Pope Francis, as part of the Mercy Friday pastoral initiative that began during the Jubilee of Mercy, paid a visit this afternoon to the Villaggio Emanuele, an institution for people with Alzheimer’s, accompanied by H.E. Msgr. Rino Fisichella, president of the Pontifical Council for New Evangelization.
The Villaggio is truly organized like a village, and its inhabitants can live in normal conditions, carrying out many aspects of their daily life, necessary for those who live with this difficult disease, thus creating and maintaining a bridge of communication with the outside world. The village, named after its founder, Professor Emmanuele F.M. Emanuele, honorary professor of the Roma Foundation, an innovator in domestic care of Alzheimer’s sufferers, is the only one of its kind in Italy and arose from the awareness that Alzheimer’s has now become a social priority and necessitates a model of care that ensures a lifestyle as close to normality as possible during the often long progression of the disease.
The Villaggio Emanuele is made up of fourteen houses, each one of which is suitable for six people. There is also a mini supermarket, a bar, a restaurant and a beauty salon. The residents can shop in the supermarket, help in the kitchen, and engage in everyday tasks, in this way conserving their sense of reality and their own identity. Each apartment is furnished in a manner as similar as possible to the home they lived in previously, and the resident does not have a “typical day”, inasmuch as each person can decide how to spend their day. Within the structure there are doctors, psychologists, physiotherapists and various other healthcare professionals, and assistance is entirely free of charge.

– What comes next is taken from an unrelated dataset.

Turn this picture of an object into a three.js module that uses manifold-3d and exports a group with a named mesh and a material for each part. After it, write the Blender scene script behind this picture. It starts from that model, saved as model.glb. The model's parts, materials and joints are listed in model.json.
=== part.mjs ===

The unexpected arrival of the Pope by car in the courtyard of the village was a source of surprise and joy to the residents, with whom the Holy Father spoke – accompanied by the honorary professor of the Roma Foundation, Emanuel, and the current president Franco Parasassi – and in some cases visited in their rooms.
With this visit, the Pope wished to show his interest in the condition of social exclusion and solitude that a disease such as Alzheimer’s can cause in sufferers, as well as disorientation, discomfort and suffering in their families.